Find the lines with the string "materials" and return them.

→ RECORD LIST
━━━━━━━━━━━━━━━━━━━━

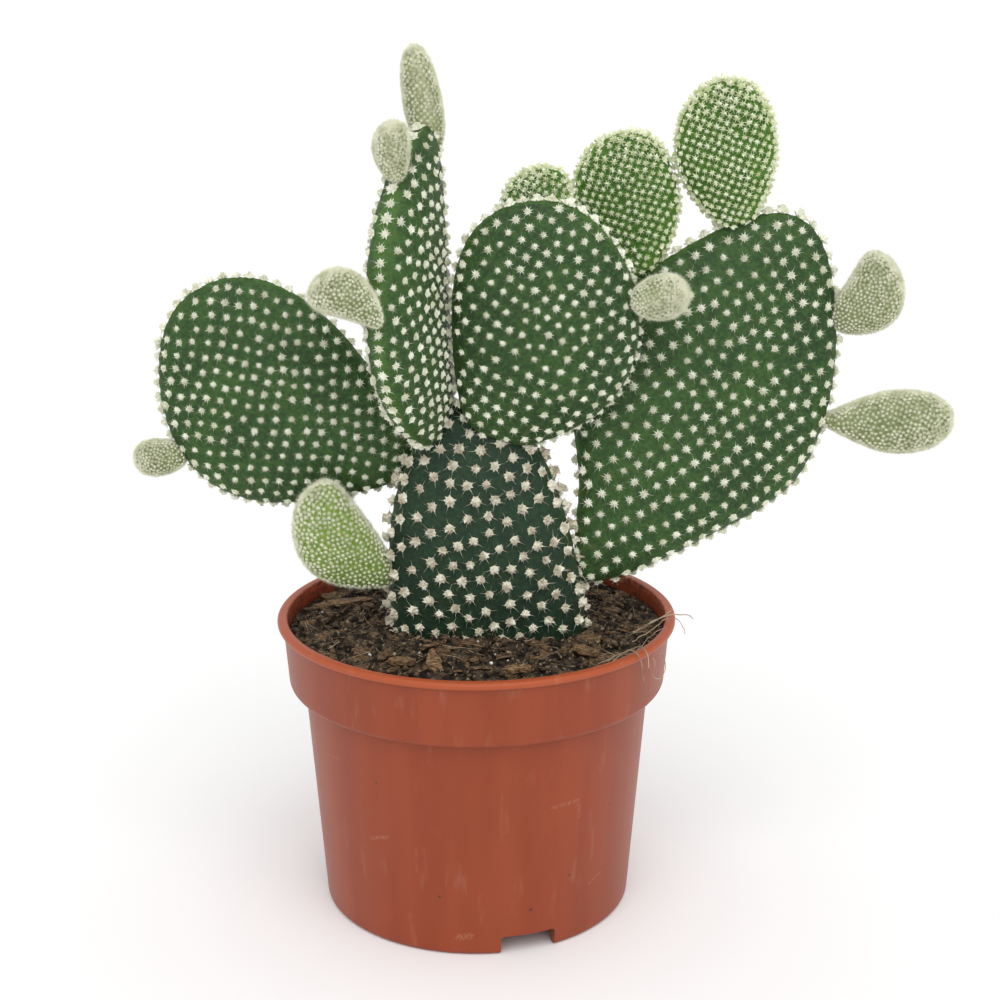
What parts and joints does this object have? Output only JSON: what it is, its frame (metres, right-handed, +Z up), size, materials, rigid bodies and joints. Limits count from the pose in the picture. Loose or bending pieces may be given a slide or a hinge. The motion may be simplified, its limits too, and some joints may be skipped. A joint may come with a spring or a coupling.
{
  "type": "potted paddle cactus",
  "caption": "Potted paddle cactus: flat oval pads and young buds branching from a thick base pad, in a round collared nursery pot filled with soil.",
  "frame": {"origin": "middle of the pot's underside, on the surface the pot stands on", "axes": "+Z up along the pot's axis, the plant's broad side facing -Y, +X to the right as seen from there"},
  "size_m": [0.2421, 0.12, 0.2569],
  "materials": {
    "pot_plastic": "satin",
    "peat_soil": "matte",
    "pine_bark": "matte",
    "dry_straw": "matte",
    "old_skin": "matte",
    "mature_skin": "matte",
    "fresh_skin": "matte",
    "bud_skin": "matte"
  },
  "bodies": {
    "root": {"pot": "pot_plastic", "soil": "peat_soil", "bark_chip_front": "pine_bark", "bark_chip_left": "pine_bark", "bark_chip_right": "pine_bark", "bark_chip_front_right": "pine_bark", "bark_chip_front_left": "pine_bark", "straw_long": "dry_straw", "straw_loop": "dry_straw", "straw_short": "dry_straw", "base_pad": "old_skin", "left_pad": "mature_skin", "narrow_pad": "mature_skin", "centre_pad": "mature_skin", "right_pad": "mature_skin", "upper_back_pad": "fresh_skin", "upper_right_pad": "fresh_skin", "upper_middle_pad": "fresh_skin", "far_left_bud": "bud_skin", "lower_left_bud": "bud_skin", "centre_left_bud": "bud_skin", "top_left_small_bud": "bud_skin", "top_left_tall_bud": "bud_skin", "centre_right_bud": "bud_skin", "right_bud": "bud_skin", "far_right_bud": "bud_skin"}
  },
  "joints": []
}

━━━━━━━━━━━━━━━━━━━━

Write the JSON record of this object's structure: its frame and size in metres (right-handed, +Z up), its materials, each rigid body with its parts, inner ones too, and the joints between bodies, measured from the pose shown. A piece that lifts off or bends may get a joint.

━━━━━━━━━━━━━━━━━━━━

→ ANSWER TO THIS EXERCISE
What parts and joints does this object have? Output only JSON: what it is, its frame (metres, right-handed, +Z up), size, materials, rigid bodies and joints. Limits count from the pose in the picture. Loose or bending pieces may be given a slide or a hinge. The motion may be simplified, its limits too, and some joints may be skipped. A joint may come with a spring or a coupling.
  "materials": {
Write the JSON record of this object's structure: its frame and size in metres (right-handed, +Z up), its materials, each rigid body with its parts, inner ones too, and the joints between bodies, measured from the pose shown. A piece that lifts off or bends may get a joint.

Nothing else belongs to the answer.